> Given instruction
Return, exactly as written, the run of lines that begins at the line containing "axle = rear_axle()" and ends at the line containing "imported = [obj". Nothing outside that run belongs in the answer.

> Data segment
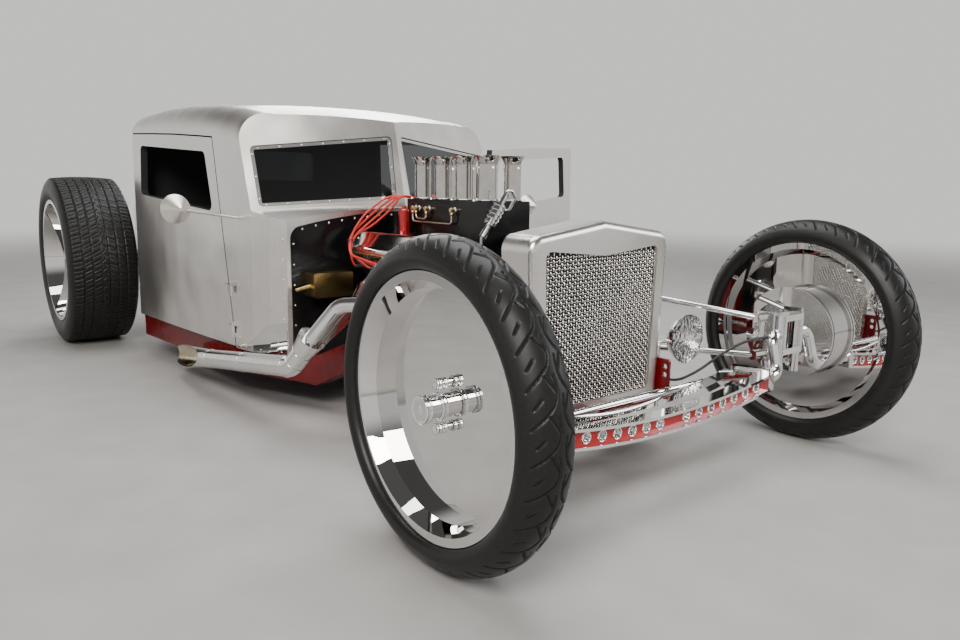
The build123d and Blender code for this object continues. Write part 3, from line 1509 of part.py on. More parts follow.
def axle_brackets():
    """Batwing plates behind the axle's ends and the bosses for the spring."""
    x_from = LINK_AXLE_X + LINK_EYE_T / 2 + SEAT_GAP
    plate = block(
        x_from,
        x_from + LINK_PLATE_T,
        FRONT_AXLE_Y,
        FRONT_AXLE_Y + LINK_BRACKET_Y + LINK_EYE_R,
        LINK_HEIGHTS[1][0] - LINK_EYE_R - 1,
        LINK_HEIGHTS[0][0] + LINK_EYE_R + 4,
    )
    plate -= rod((KINGPIN_X, FRONT_AXLE_Y, 0), (KINGPIN_X, FRONT_AXLE_Y, 900), AXLE_EYE_R + 5)
    boss = block(
        SPRING_END_X - 24,
        SPRING_END_X - 8,
        FRONT_AXLE_Y - AXLE_AHEAD + AXLE_FLANGE_W / 2 - 3,
        FRONT_AXLE_Y + SPRING_TO - SPRING_WIDTH - SEAT_GAP,
        AXLE_END_Z - AXLE_DEPTH / 2 + 2,
        AXLE_END_Z + AXLE_DEPTH / 2 - 8,
    )
    return plate + boss


def brake_hoses(chassis, beam, links):
    points = [
        (HORN_X + HORN_T / 2, -1376, 226),
        (340, -1398, 214),
        (395, -1436, 246),
        (448, -1484, 306),
        (498, -1534, 352),
        (AXLE_LOOP_X, FRONT_AXLE_Y - 6, FRONT_TYRE_R + 2),
    ]
    return both_sides(cord(points, HOSE_LINE_R) - chassis - beam - links)


# Rear axle and its links

def rear_axle():
    y, z = REAR_AXLE_Y, REAR_TYRE_R
    hub_in = REAR_WHEEL_X + REAR_HUB_IN
    plate_x = hub_in - BACKING_GAP - BACKING_T
    tube = rod((0, y, z), (plate_x, y, z), 42)
    tube += rod((plate_x, y, z), (plate_x + BACKING_T, y, z), REAR_DRUM_R + DRUM_RIDGE)
    stub_end = REAR_WHEEL_X + REAR_HUB_OUT - HUB_WALL - 9
    tube += rod((plate_x, y, z), (stub_end, y, z), AXLE_STUB_R)
    for x in (LOWER_ARM_X, COIL_FOOT[0]):
        tube += block(x - 12, x + 12, y - 20, y + 20, z - 66, z)
    whole = tube + mirrored(tube)
    return whole + diff_case(0)


def rear_links(axle, chassis):
    """A trailing arm on each side, from the rail forward of the wheel to the axle."""
    start = (LOWER_ARM_X, REAR_AXLE_Y - 18, REAR_TYRE_R - 50)
    end = (cab_half_width(DOOR_REAR_Y) - RAIL_INSET - RAIL_WIDTH / 2, 1060, 150)
    arm = rod(start, end, 15)
    return [side - axle - chassis for side in both_sides(arm)]


def coil_overs(axle, chassis):
    """Inclined dampers with a fat coil, behind the axle."""
    start = Vector(*COIL_FOOT)
    end = Vector(*COIL_TOP)
    run = end - start
    damper = rod(start, end, 13)
    damper += rod(start + run * 0.22, start + run * 0.8, 34)
    for n in range(7):
        at = 0.25 + n * 0.08
        ring = rod(start + run * at, start + run * (at + 0.03), 42)
        damper += ring
    return [side - axle - chassis for side in both_sides(damper)]


def main():
    os.makedirs("parts", exist_ok=True)

    outside = cab_form(0)
    inside = cab_form(CAB_WALL)
    wall = outside - inside
    shell = cab_shell(wall)
    door = left_door(wall)
    save("cab_shell", shell)
    save("door_left", swung(door, DOOR_OPEN_ANGLE))
    save("door_right", mirrored(door))
    save("door_hinges", *[side for pin in left_hinge_pins(shell) for side in both_sides(pin)])
    save("windscreen", *windscreen())
    pane_y = CAB_BACK[0] - CAB_WALL / 2
    save("rear_window", across(rear_window(SEAT_GAP), pane_y - PANE_T, pane_y))
    save("window_bands", *window_bands())
    save("firewall", firewall())
    save("firewall_box", firewall_box())
    save("floor", floor_pan())
    save("seats", *seats())
    save("dash", dash(inside))
    save("steering_column", column())
    save("steering_wheel", steering_wheel())
    save("tail", tail())
    save("tail_lamps", *tail_lamps())
    save("mirrors", *mirrors(shell))

    engine = engine_block()
    chassis = frame()
    mounts = engine_mounts(chassis, engine)
    save("frame", chassis)
    save("engine_mounts", *mounts)
    save("engine_block", engine)
    heads = cylinder_heads()
    head_pair = heads[0] + heads[1]
    save("cylinder_heads", *heads)
    save("valve_covers", *valve_covers())
    manifold = injector_manifold()
    save("injector_manifold", manifold)
    save("catch_can", catch_can() - manifold)
    save("velocity_stacks", *velocity_stacks())
    save("fuel_lines", *fuel_lines())
    save("distributor", distributor())
    cap = distributor_cap()
    save("distributor_cap", cap)
    save("plug_wires", *plug_wires(cap, head_pair))
    save("pulleys", *pulleys())
    save("radiator_hose", radiator_hose())
    save("fuel_filter", fuel_filter(manifold))
    save("driveline", driveline())
    save("exhausts", *both_sides(exhaust(heads[0])))

    radiator = radiator_shell()
    save("radiator_shell", radiator)
    save("radiator_core", radiator_core())
    save("grille", *grille())
    filled = across(radiator_outline(0), RADIATOR_Y, RADIATOR_Y + RADIATOR_DEPTH)
    save("headlights", *both_sides(headlight(filled)))
    save("headlight_lenses", *both_sides(headlight_lens()))

    beam, web = axle_beam_and_web()
    save("front_axle", beam)
    save("axle_web", web)
    save("front_spring", front_spring())
    links = front_links()
    save("front_links", *links)
    save("brake_hoses", *brake_hoses(chassis, beam, links[0] + links[1] + links[2] + links[3]))
    left_knuckle = knuckle()
    save("knuckle_left", left_knuckle)
    save("knuckle_right", mirrored(left_knuckle))
    save("tie_rod", tie_rod())

    axle = rear_axle()
    save("rear_axle", axle)
    save("rear_links", *rear_links(axle, chassis))
    save("coil_overs", *coil_overs(axle, chassis))

    for name, (rim, tyre) in (("front", front_wheel()), ("rear", rear_wheel())):
        save(f"rim_{name}_left", rim)
        save(f"rim_{name}_right", mirrored(rim))
        save(f"tyre_{name}_left", tyre)
        save(f"tyre_{name}_right", mirrored(tyre))


main()
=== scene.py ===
"""Looks of a closed-cab street rod: finishes, tyre tread, woven grille, rivets, seats and studio."""
import bmesh
import bpy
import math
import numpy as np
from mathutils import Matrix, Vector


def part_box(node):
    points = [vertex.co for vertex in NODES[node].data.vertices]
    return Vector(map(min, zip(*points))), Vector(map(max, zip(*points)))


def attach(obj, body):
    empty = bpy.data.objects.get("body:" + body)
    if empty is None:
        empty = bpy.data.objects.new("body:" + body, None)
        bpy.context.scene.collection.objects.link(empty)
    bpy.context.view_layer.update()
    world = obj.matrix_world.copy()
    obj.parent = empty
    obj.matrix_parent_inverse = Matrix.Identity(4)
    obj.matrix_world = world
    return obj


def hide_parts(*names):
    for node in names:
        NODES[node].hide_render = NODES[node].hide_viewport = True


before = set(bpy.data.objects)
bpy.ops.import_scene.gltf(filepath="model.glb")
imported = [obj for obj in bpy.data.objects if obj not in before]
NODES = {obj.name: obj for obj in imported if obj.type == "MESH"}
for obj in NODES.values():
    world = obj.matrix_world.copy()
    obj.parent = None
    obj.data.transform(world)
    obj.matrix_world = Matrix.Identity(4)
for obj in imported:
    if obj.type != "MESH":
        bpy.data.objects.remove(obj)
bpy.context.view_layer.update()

MM = 0.001

# Camera: place in metres, angles in radians, lens and sensor in millimetres
CAMERA_PLACE = Vector((-1.6728, -2.8708, 0.8423))
CAMERA_YAW = 0.6747
CAMERA_PITCH = 0.1783
CAMERA_ROLL = 0.0122
CAMERA_LENS = 28.31
CAMERA_SENSOR = 36

# Surroundings that the camera, metal and glass see, and the height at which they darken
PALE = (0.83, 0.82, 0.80)
CEILING = (0.10, 0.098, 0.095)
CEILING_FROM, CEILING_TO = 0.22, 0.62
WORLD_LIGHT = 0.34

# Floor, in metres: half its width, and where it starts and ends to fade
FLOOR_HALF = 40.0
FADE_FROM, FADE_TO = 3.5, 13.0

# Lamps: name, place, target, size, power and colour
LAMPS = (
    ("key", (-3.6, -4.2, 3.8), (0, -0.4, 0.5), 2.2, 300, (1.0, 0.955, 0.90)),
    ("fill", (3.8, -4.4, 2.8), (0, -0.8, 0.5), 2.6, 110, (0.95, 0.97, 1.0)),
    ("top", (0.2, 0.2, 4.6), (0, 0, 0.4), 3.6, 210, (1, 1, 1)),
    ("back", (2.6, 4.6, 3.2), (0, 0.5, 0.7), 2.4, 130, (1, 1, 1)),
)


# Studio

def aim_camera():
    """Look along the photo's line of sight."""
    level = Vector((math.cos(CAMERA_YAW), -math.sin(CAMERA_YAW), 0))
    ahead = Vector((
        math.sin(CAMERA_YAW) * math.cos(CAMERA_PITCH),
        math.cos(CAMERA_YAW) * math.cos(CAMERA_PITCH),
        -math.sin(CAMERA_PITCH),
    ))
    above = level.cross(ahead)
    right = level * math.cos(CAMERA_ROLL) + above * math.sin(CAMERA_ROLL)
    up = above * math.cos(CAMERA_ROLL) - level * math.sin(CAMERA_ROLL)
    camera = bpy.data.objects.new("camera", bpy.data.cameras.new("camera"))
    camera.data.lens = CAMERA_LENS
    camera.data.sensor_width = CAMERA_SENSOR
    camera.matrix_world = Matrix((
        (right.x, up.x, -ahead.x, CAMERA_PLACE.x),
        (right.y, up.y, -ahead.y, CAMERA_PLACE.y),
        (right.z, up.z, -ahead.z, CAMERA_PLACE.z),
        (0, 0, 0, 1),
    ))
    bpy.context.collection.objects.link(camera)
    bpy.context.scene.camera = camera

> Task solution
    axle = rear_axle()
    save("rear_axle", axle)
    save("rear_links", *rear_links(axle, chassis))
    save("coil_overs", *coil_overs(axle, chassis))

    for name, (rim, tyre) in (("front", front_wheel()), ("rear", rear_wheel())):
        save(f"rim_{name}_left", rim)
        save(f"rim_{name}_right", mirrored(rim))
        save(f"tyre_{name}_left", tyre)
        save(f"tyre_{name}_right", mirrored(tyre))


main()
=== scene.py ===
"""Looks of a closed-cab street rod: finishes, tyre tread, woven grille, rivets, seats and studio."""
import bmesh
import bpy
import math
import numpy as np
from mathutils import Matrix, Vector


def part_box(node):
    points = [vertex.co for vertex in NODES[node].data.vertices]
    return Vector(map(min, zip(*points))), Vector(map(max, zip(*points)))


def attach(obj, body):
    empty = bpy.data.objects.get("body:" + body)
    if empty is None:
        empty = bpy.data.objects.new("body:" + body, None)
        bpy.context.scene.collection.objects.link(empty)
    bpy.context.view_layer.update()
    world = obj.matrix_world.copy()
    obj.parent = empty
    obj.matrix_parent_inverse = Matrix.Identity(4)
    obj.matrix_world = world
    return obj


def hide_parts(*names):
    for node in names:
        NODES[node].hide_render = NODES[node].hide_viewport = True


before = set(bpy.data.objects)
bpy.ops.import_scene.gltf(filepath="model.glb")
imported = [obj for obj in bpy.data.objects if obj not in before]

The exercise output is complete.